In sharing his journey with us, Egan turns out to be about the best pilgrimage guide you could hope for, melding deep research, clear reporting, and good writing in a gripping travelogue through inner and outer transformation. He doesn’t draw back from the contradictions inherent in any religious quest; the arc of this book hangs on the cross of the church’s culpability, then and now. Clear-eyed and aware that the holy ground he walks on is soaked in the blood of centuries of religious war, Egan’s personal and family history with the Catholic church also travels along on every step: a brother’s brush with a sexually abusive priest, another priest’s indifference to his mother’s welfare as anything other than a vessel for more Catholic babies, and his own almost comical memories of nightmarish parochial schooling, from the “pugilistic penguins slapping me around in third grade at Assumption of the Blessed Virgin” (98) to Father Schwemin, a terrifying figure who cares less about the sanctity of the confessional than he does about which schoolboy flattened his tulips playing kickball.
Carrying the contradictions, Egan walks long roads toward Rome. He means to travel the entire 1,200-mile route in touch with the ground—on foot for much of it, on wheels (bike, bus, car, train) for sections that don’t offer accommodation in walkable chunks. He stops at holy sites, seeks out relics and signs, and researches miracles, all while grappling with what he really thinks about it all.
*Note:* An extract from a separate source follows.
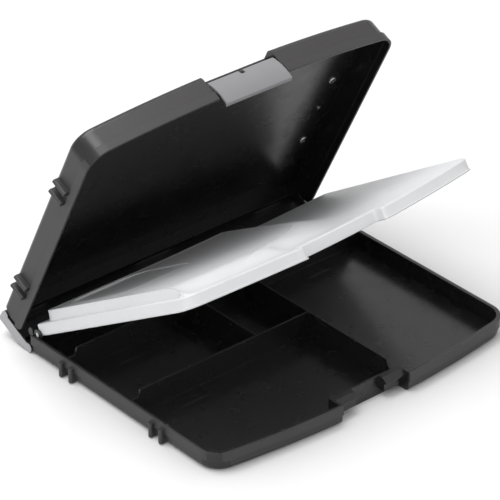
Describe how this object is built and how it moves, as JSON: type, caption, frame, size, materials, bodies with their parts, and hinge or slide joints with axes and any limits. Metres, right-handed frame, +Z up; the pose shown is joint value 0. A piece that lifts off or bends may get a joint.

He describes himself as “a skeptic by profession, an Irish Catholic by baptism, culture, and upbringing—lapsed but listening, like half of all Americans of my family’s faith.” (7) His reasons for going on pilgrimage will sound familiar to many: a desire to stand where events in history actually took place, to visit crumbling abbeys and cathedrals before they disappear into modern indifference, to offer a prayer at a holy site for a loved one who is deathly ill. And to face his own lapsed state, saying, “It’s time to force the issue, to decide what I believe or admit what I don’t.” (7)
Well-versed in the arrogance and hypocrisy of popes and bishops, Egan resonates to recent expressions of humility from church leaders: the Archbishop of Canterbury Justin Welby confessing he doesn’t have all the answers about God, Pope Francis famously remarking, in response to a question about gay people in the church, “Who am I to judge?” In Calais, Egan sees how Muslim refugees, desperate to cross to England, hounded by citizens and officials alike, are fed and protected by Secours Catholique, some of the few people left in France who actually profess Christianity, and who also practice what they preach. He makes the case that the rise of Christianity in Europe followed two simultaneous lines: a bloody one welded to power and domination, and a quieter story of the gospel—good news for all—spread by word of mouth alongside the fostering of literacy and civilization in the rise of monastic life. (That is, before the monasteries also fell victim to the lure of power and wealth). The contradictions beg the question: Is it possible to own the brokenness of one storyline and still embrace the message of another?
Egan’s son Casey joins him midway through the pilgrimage for about six days of walking and talking together. Later, his daughter Sophie meets him in the mountains of Italy, where—despite her warnings to stop and attend to himself—he seriously injures the toes of both feet on the downward slope after they crest the Alps. They end up in a rental car until he can heal enough to walk again. Egan’s children are both secular, affectionate with their dad and at the same time perhaps a bit puzzled by his religious quest. Their voices from outside the faith add a refreshing counterpoint to Egan’s musings. On the last leg of the trip heading into Rome, he’s joined by his wife Joni as they travel together through landscapes familiar from earlier days when the family lived in Italy.
I won’t try to summarize where Egan’s pilgrimage takes him at the end, except to say that he achieves some—but not all—of his goals, and that along the way his inner landscape shifts to cast new light on what matters most to him. His book brought me to new awareness of the contradictions that underpin my own faith, and it made me want to start out on a long walk myself.